Special thanks to Hirochika Inoue and Shigeki Sugano and Erico Guizzo for help organizing and the co-chairs, speakers, and attendees of the Workshop below.


Previous Workshop:

Art and Robots: Freud's Unheimlich and the Uncanny Valley

An International Workshop at the IEEE International Conference on Robotics and Automation, Kongresszentrum Karlsruhe, Karlsruhe, Germany, May 10, 2013.

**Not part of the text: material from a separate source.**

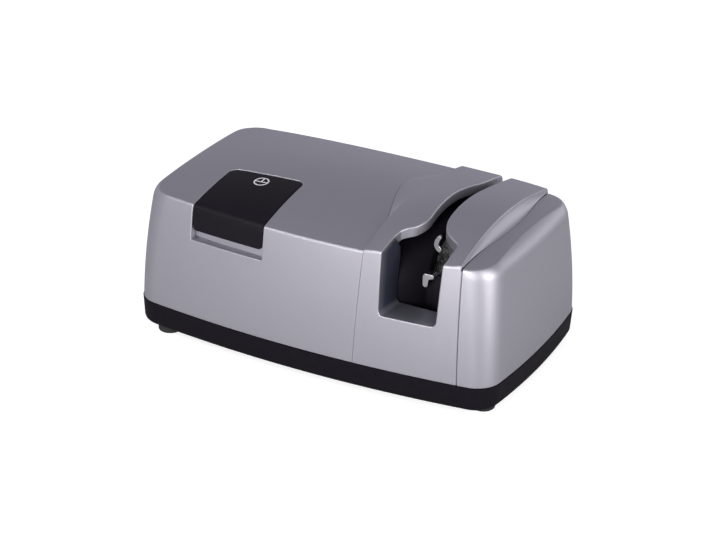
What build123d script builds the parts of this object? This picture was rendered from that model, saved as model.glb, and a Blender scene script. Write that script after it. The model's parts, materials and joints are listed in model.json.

This one-day workshop at the premier conference for robotics researchers brought together technologists, artists, and theorists to explore past and future relationships between art and robotics. Artworks involving robots have a rich and extensive history dating back to the ancient Greeks, through da Vinci, Jean Tinguely, Nam June Paik, Survival Research Labs, Jonathon Borofsky, and Stelarc. The workshop references Freud's 1919 aesthetic essay on E.T.A. Hoffman's 1816 horror tale The Sandman (which includes an automaton as a central character). Freud's term "Der Unheimliche" is usually translated as "The Uncanny". Freud's concept of the Uncanny is familiar in art history and has been applied to many novels, paintings, sculptures, and films. The term was later applied to a phenomenon noted by Masahiro Mori in 1970 where the human psychological experience of being unnerved by robots that are highly similar to humans.